I included "as the body that defines Edition" to make it clear that the Council's ability to waive this criterion follows from its ownership of what an Edition is and not as a broad "the Council can waive arbitrary criteria" statement.
The reason I said "regular decision-making process" is to indicate that waiving a blocker under this criterion requires a normal ticket vote[1], not a policy change[2].
## Context
During F35, Adam discovered that our Cloud deliverables were calling themselves an Edition when they are not. This violates the "Edition self-identifications" Final release criterion.
We waived this for F35 under the "late blocker exception". The Cloud SIG is working to re-Editionify Cloud, but that won't happen for F36. The Council agreed to waive this[3], but we don't have an explicit mechanism to allow this. Hence, the proposal above.
[1] https://docs.fedoraproject.org/en-US/council/#_making_decisions [2] https://docs.fedoraproject.org/en-US/council/policy/policy-change-policy/ [3] https://pagure.io/Fedora-Council/tickets/issue/389#comment-785482
On Fri, 2022-03-11 at 13:50 -0500, Ben Cotton wrote:
## Proposal
Modify the "Edition self-identification" criterion to explicitly give the Fedora Council the ability to waive the blocker status of bugs that violate this criterion.
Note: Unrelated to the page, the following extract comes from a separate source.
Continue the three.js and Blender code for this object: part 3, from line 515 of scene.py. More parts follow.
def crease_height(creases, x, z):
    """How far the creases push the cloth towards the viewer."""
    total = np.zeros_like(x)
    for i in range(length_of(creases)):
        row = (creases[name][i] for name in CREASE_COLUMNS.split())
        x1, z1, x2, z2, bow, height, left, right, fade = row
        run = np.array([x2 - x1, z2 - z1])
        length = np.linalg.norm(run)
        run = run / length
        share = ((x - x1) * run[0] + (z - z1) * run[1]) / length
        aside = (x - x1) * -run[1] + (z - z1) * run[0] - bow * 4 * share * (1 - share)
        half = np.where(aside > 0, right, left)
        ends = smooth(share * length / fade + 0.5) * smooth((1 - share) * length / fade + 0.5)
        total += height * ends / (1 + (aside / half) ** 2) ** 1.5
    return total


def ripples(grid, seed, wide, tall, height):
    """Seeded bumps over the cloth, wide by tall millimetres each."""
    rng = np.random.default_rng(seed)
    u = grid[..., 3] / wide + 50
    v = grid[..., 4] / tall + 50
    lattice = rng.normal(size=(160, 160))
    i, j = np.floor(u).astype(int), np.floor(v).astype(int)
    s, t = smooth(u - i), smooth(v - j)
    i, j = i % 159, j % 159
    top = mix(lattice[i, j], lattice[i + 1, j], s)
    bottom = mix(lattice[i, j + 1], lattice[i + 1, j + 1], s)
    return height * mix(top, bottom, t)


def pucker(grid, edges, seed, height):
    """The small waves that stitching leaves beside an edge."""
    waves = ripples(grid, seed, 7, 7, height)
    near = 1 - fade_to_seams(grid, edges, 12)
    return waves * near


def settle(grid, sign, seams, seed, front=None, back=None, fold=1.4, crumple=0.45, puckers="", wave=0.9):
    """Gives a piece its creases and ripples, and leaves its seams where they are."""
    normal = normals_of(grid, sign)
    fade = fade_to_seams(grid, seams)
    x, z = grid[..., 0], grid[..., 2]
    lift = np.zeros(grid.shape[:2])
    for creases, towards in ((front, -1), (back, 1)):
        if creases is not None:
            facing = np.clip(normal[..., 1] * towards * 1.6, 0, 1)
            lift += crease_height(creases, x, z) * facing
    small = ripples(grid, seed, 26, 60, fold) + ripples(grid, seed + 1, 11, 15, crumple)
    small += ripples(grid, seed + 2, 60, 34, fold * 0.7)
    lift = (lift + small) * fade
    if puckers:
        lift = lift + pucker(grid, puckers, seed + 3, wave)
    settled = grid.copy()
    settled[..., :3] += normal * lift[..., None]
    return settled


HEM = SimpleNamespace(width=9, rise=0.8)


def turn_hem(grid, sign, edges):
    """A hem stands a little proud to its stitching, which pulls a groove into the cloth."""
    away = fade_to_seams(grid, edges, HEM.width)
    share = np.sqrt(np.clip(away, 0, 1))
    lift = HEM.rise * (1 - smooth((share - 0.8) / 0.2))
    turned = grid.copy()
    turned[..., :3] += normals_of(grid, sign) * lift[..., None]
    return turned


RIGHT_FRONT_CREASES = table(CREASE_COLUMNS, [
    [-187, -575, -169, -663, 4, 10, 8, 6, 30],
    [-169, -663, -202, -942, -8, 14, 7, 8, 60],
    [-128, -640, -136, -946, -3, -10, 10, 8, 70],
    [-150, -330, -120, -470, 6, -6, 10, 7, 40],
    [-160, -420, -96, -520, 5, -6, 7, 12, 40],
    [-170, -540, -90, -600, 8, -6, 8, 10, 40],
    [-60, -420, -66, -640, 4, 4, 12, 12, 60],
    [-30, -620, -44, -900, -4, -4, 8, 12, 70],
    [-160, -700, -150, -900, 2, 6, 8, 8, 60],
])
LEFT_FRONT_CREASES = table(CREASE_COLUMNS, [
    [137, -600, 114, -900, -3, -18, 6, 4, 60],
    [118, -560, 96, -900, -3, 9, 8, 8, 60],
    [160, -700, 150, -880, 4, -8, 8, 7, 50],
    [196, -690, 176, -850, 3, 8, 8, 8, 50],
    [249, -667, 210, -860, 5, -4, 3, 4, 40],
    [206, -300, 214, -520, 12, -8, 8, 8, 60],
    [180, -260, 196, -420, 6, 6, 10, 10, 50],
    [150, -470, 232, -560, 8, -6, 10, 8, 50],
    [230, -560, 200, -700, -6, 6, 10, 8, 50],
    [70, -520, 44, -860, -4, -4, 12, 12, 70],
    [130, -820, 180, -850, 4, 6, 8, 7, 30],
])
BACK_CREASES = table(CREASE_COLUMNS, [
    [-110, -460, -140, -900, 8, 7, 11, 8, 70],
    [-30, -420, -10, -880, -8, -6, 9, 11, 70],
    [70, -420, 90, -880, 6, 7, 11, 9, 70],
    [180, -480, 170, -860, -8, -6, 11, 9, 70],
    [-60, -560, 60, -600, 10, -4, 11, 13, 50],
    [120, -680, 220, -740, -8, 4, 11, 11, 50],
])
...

Specifically, append the following to https://fedoraproject.org/wiki/Fedora_36_Final_Release_Criteria#Self-identif...
The Fedora Council, as the body that defines Editions, may vote to waive this criterion at its discretion through its regular decision-making process.
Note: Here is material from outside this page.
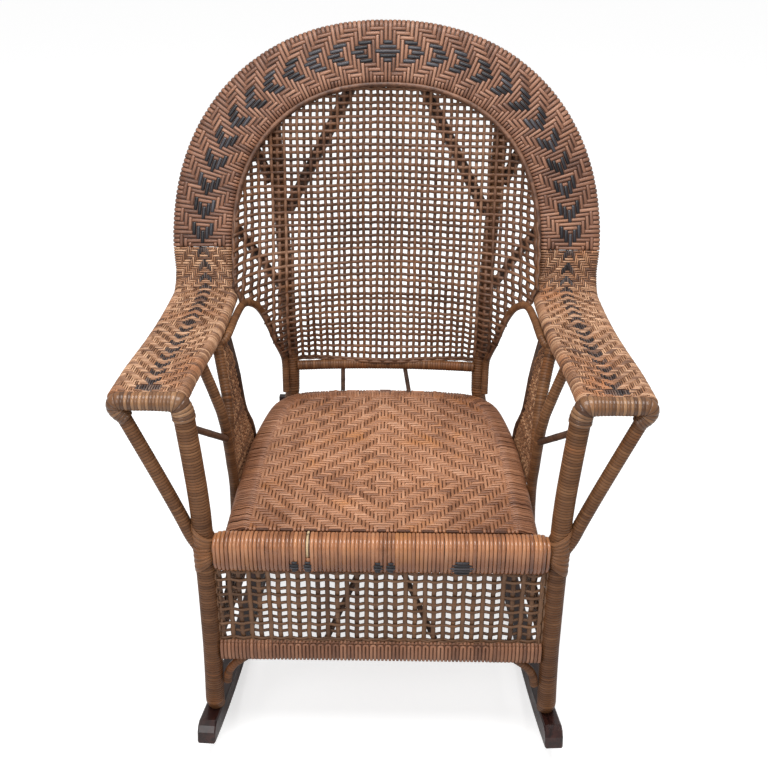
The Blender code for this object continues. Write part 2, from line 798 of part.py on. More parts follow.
def at_height(path, z):
    """The point of a path at height z."""
    for a, b in zip(path, path[1:]):
        if min(a.z, b.z) <= z <= max(a.z, b.z) and abs(a.z - b.z) > 1e-9:
            return a.lerp(b, (z - a.z) / (b.z - a.z))
    return min(path, key=lambda p: abs(p.z - z)).copy()


def at_y(path, y):
    """The point of a path at this y."""
    for a, b in zip(path, path[1:]):
        if min(a.y, b.y) <= y <= max(a.y, b.y) and abs(a.y - b.y) > 1e-9:
            return a.lerp(b, (y - a.y) / (b.y - a.y))
    return min(path, key=lambda p: abs(p.y - y)).copy()


def seat_height(y):
    """The height of the seat hoop's line, which rises to the front."""
    share = (SEAT_REAR_Y - y) / (SEAT_REAR_Y - FRONT_POST_Y)
    return SEAT_HOOP_HEIGHT + SEAT_HOOP_RISE * share


def seat_half_line():
    """The right half of the seat hoop, from the front to the back's middle."""
    w = SEAT_HALF_WIDTH
    y = SEAT_REAR_Y
    plan = [(w + 0.0010, FRONT_POST_Y + 0.0090), (w + 0.0005, FRONT_POST_Y + 0.0500), (w, -0.115),
            (w - 0.0010, -0.040), (w - 0.0035, 0.020), (w - 0.0090, y - 0.1430), (w - 0.0220, y - 0.0640),
            (w - 0.0390, y - 0.0320), (w - 0.0600, y - 0.0155), (w - 0.1040, y - 0.0058), (0.0, y)]
    return [Vector((px, py, seat_height(py))) for px, py in plan]


def make_band(cane_weave, rattan, chair):
    """The woven band, the two poles inside it and the bead on its inner edge."""
    right, rim, left = band_stations()
    frames = band_frames(right + rim + left)
    bend_end = len(right) - 1
    rim_end = len(frames) - len(left)
    parts = (("arm_band_right", 0, bend_end), ("back_rim_band", bend_end, rim_end),
             ("arm_band_left", rim_end, len(frames) - 1))
    for name, first, last in parts:
        piece = [list(f) for f in frames[first:last + 1]]
        for end, step in ((0, 1), (-1, -2)):
            inwards = (piece[step][0] - piece[end][0]).normalized()
            piece[end][0] = piece[end][0] + inwards * (GAP / 2.0)
        sleeve(name, band_rings(piece, 0.0), band_rings(piece, BAND_SKIN), cane_weave, chair)
    for name, sign in (("outer_rim_pole", 1.0), ("inner_rim_pole", -1.0)):
        loft(name, pole_in_band_rings(frames, sign, POLE_RADIUS, THIN_SIDES), rattan, chair)
    lift = math.radians(BEAD_LIFT_DEG)
    reach = BAND_THICKNESS / 2.0 * BEAD_CLOSENESS + BEAD_RADIUS + GAP
    bead_line = []
    for centre, across, through, wide in frames[bend_end:rim_end + 1]:
        offset = (wide - BAND_THICKNESS) / 2.0 + reach * math.cos(lift)
        bead_line.append(centre - across * offset + through * (reach * math.sin(lift)))
    tube("rim_bead", bead_line, BEAD_RADIUS, THIN_SIDES, rattan, chair)
    return frames, bend_end, rim_end


def edge_line(frames, bend_end, rim_end):
    """The right half of the band's inner edge round the rim, bottom to top."""
    rim_frames = frames[bend_end:rim_end + 1]
    half = rim_frames[:len(rim_frames) // 2 + 1]
    line = [c - w * (wide / 2.0 + 2.0 * NET_CLEARANCE) for c, w, _, wide in half]
    return [p for p in line if p.z > ARM_REAR_HEIGHT]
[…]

I included "as the body that defines Edition" to make it clear that the Council's ability to waive this criterion follows from its ownership of what an Edition is and not as a broad "the Council can waive arbitrary criteria" statement.
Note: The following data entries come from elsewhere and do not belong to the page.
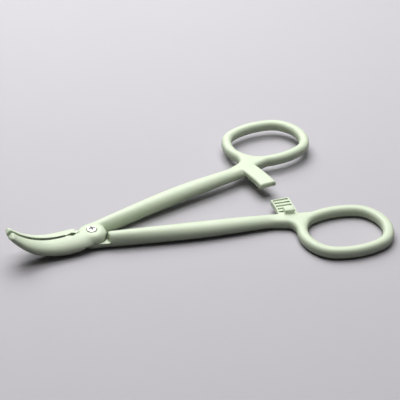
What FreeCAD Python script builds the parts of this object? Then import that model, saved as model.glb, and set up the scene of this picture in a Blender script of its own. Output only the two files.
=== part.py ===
# Locking curved hemostat forceps in moulded plastic: two one-piece arms that cross in a lap joint,
# held by a cross-recess screw and a hex nut.
# Millimetres, +Z up. The origin is on the pivot axis, in the plane of the joint's flat underside.
# +X runs along the bisector of the arms towards the finger rings, and the jaws point to -X.
# The upper arm has its ring at +Y and its jaw at -Y; the lower arm has them the other way round.
# Each arm is built in its own frame, which is the row's frame with the jaws shut.
import FreeCAD, Part
import math
import os

from FreeCAD import Vector

# Pose in which the forceps is modelled
rest_opening = 1.4          # degrees that each arm is turned from the shut pose

# Lap joint
joint_height = 7.4          # thickness of the two crossed halves together
lap_gap = 0.1               # running gap between the two lap faces
disc_radius = 6.55          # round plate that each arm has at the pivot
disc_rounding = 3.0         # rounding of the plate's outer rim
shoulder_radius = 6.95      # concave shoulder where an arm gets its full height back
shoulder_runout = 5.8       # half-width of the straight run-out at the shoulder's ends

# Pivot screw and nut
shaft_radius = 1.3
bore_gap = 0.05             # running clearance of the shaft in both arms, on the radius
head_radius = 2.1
head_height = 1.2
head_recess_gap = 0.25      # room round the head in its recess
head_recess_depth = 0.6
head_crown = 0.35           # rise of the head's crowned top
head_lift = 0.05            # running gap under the head
driver_slot_width = 0.7
driver_slot_length = 2.9
driver_slot_depth = 0.8
nut_across_flats = 5.0
nut_height = 1.8
nut_pocket_gap = 0.1        # room round the nut and over it
nut_recess = 0.2            # how deep the nut lies inside the flat underside
thread_gap = 0.03

# Jaws, measured along the top edge
jaw_root_x = 1.0            # where the jaw's section starts, inside the joint
jaw_swell_x = 7.5           # widest place, just outside the joint
jaw_bend_x = 14.7           # start of the upward curve
jaw_curve_radius = 29.3     # of the top edge
jaw_curve_angle = 45.5      # degrees swept up to the tip
jaw_half_widths = (6.4, 7.15, 6.85, 5.5, 3.7)   # at root, swell, bend, mid-curve and tip
jaw_heights = (7.35, 7.4, 7.4, 5.9, 3.0)        # at the same five places
jaw_face_gap = 0.1          # each inner face stands this far from the parting plane when shut
tip_rounding = 0.7
heel_notch_x = 9.0          # wide notch in both inner faces behind the teeth, distance from the pivot
heel_notch_width = 3.9
heel_notch_depth = 0.9
serration_pitch = 0.95
serration_depth = 0.6
serration_land = 0.1        # flat left between two grooves
serration_start = 12.5      # distance of the first groove from the pivot
serration_end_margin = 1.2  # plain stretch left at the tip

# Shanks, measured along the arm's line from the pivot
shank_angle = 9.8           # degrees from the parting plane when shut
shank_root_stations = (0.0, 10.0, 22.0)
shank_full_to_neck = 18.0   # from the shank's fullest place to the start of the neck web
shank_overlap = 13.0        # how far the shank reaches along the neck web
shank_inner = (0.7, 0.65, 0.6, 0.45, 0.3, 0.1)      # inner side, as distance from that line
shank_outer = (6.2, 7.1, 7.9, 8.9, 7.9, 7.5)        # outer side
shank_tops = (7.35, 7.4, 7.3, 6.8, 6.05, 5.1)       # heights, before the upper arm's rise
shank_bottom = 0.05

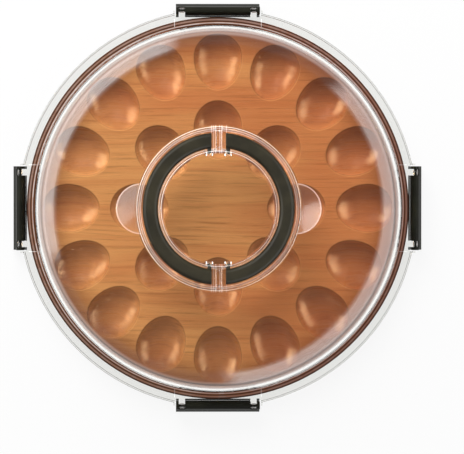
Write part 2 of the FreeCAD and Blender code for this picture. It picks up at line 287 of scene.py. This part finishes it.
@dataclass(frozen=True)
class GrainPattern:
    """Node group for the growth rings and fibres of a sawn board.

    The board's length runs along X. Rings are shells round a line along X that
    lies under the board, so a hollow carved into it cuts across them.
    """

    pith_y: float = -0.42
    pith_z: float = -0.20
    wander: float = 0.007
    drift: Streak = Streak(0.21, 0.05, 3.0)
    ring_spacing: float = 0.0042
    ring_length: float = 0.3
    ring_detail: float = 3.0
    ring_roughness: float = 0.6
    fibre: Streak = Streak(0.05, 0.0016, 3.0)
    pore: Streak = Streak(0.009, 0.0006, 1.0)
    patch: Streak = Streak(0.15, 0.03, 2.0)
    patch_start: float = 0.9

    def build(self) -> bpy.types.NodeTree:
        """Makes the group, with masks for rings, fibres, pores and broad patches."""
        graph, inputs, leave = new_group(
            "board_grain", {"Place": "Vector"},
            {"Rings": "Float", "Fibres": "Float", "Pores": "Float", "Patches": "Float"})
        x, y, z = graph.split(inputs["Place"])
        across = graph.math("SUBTRACT", y, self.pith_y)
        up = graph.math("SUBTRACT", z, self.pith_z)
        shift = graph.spread(self.streaks(graph, x, y, z, self.drift), 0.0, 2 * self.wander)
        radius = graph.plus(graph.length(across, up), shift)
        ring_place = graph.vector(graph.math("DIVIDE", radius, self.ring_spacing),
                                  graph.math("DIVIDE", x, self.ring_length), 0.0)
        rings = graph.noise(ring_place, detail=self.ring_detail, rough=self.ring_roughness)
        shifted = graph.plus(x, self.patch_start)
        graph.fill(leave, {"Rings": rings,
                           "Fibres": self.streaks(graph, x, radius, z, self.fibre),
                           "Pores": self.streaks(graph, x, radius, z, self.pore),
                           "Patches": self.streaks(graph, shifted, radius, z, self.patch)})
        return graph.tree

    @staticmethod
    def streaks(graph: Graph, x: Socket, y: Socket, z: Socket, kind: Streak) -> Socket:
        """Makes one kind of mark, long along X and thin across.

        Args:
            graph: the group's graph.
            x: place along the board.
            y: place across the board, or across its rings.
            z: height.
            kind: the size of the marks.

        Returns:
            Their mask, from 0 to 1.
        """
        place = graph.vector(graph.math("DIVIDE", x, kind.length),
                             graph.math("DIVIDE", y, kind.width),
                             graph.math("DIVIDE", z, 2 * kind.width))
        return graph.noise(place, detail=kind.detail)


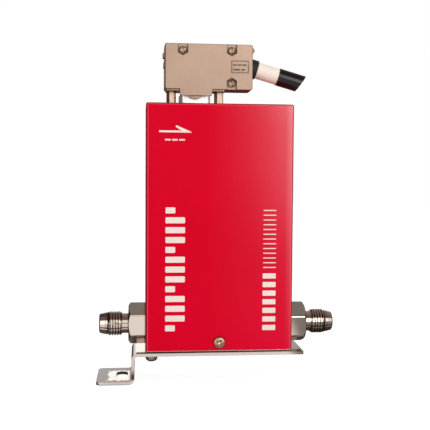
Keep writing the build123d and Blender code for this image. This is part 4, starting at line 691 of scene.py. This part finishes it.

The reason I said "regular decision-making process" is to indicate that waiving a blocker under this criterion requires a normal ticket vote[1], not a policy change[2].
## Context
During F35, Adam discovered that our Cloud deliverables were calling themselves an Edition when they are not. This violates the "Edition self-identifications" Final release criterion.
We waived this for F35 under the "late blocker exception". The Cloud SIG is working to re-Editionify Cloud, but that won't happen for F36. The Council agreed to waive this[3], but we don't have an explicit mechanism to allow this. Hence, the proposal above.
[1] https://docs.fedoraproject.org/en-US/council/#_making_decisions [2] https://docs.fedoraproject.org/en-US/council/policy/policy-change-policy/ [3] https://pagure.io/Fedora-Council/tickets/issue/389#comment-785482
I'm +1 to this; it makes sense for me that Council should be able to veto/waive blocker decisions in this specific context, I just wanted there to be a proper mechanism for it. This seems like a reasonable way to achieve that.
On Fri, Mar 11, 2022 at 12:45:05PM -0800, Adam Williamson wrote:
I'm +1 to this; it makes sense for me that Council should be able to veto/waive blocker decisions in this specific context, I just wanted there to be a proper mechanism for it. This seems like a reasonable way to achieve that.
First, I want to (in complete non-ironic sincerity) express appreciation to all of y'all process-oriented folks who make sure this stuff stays on track.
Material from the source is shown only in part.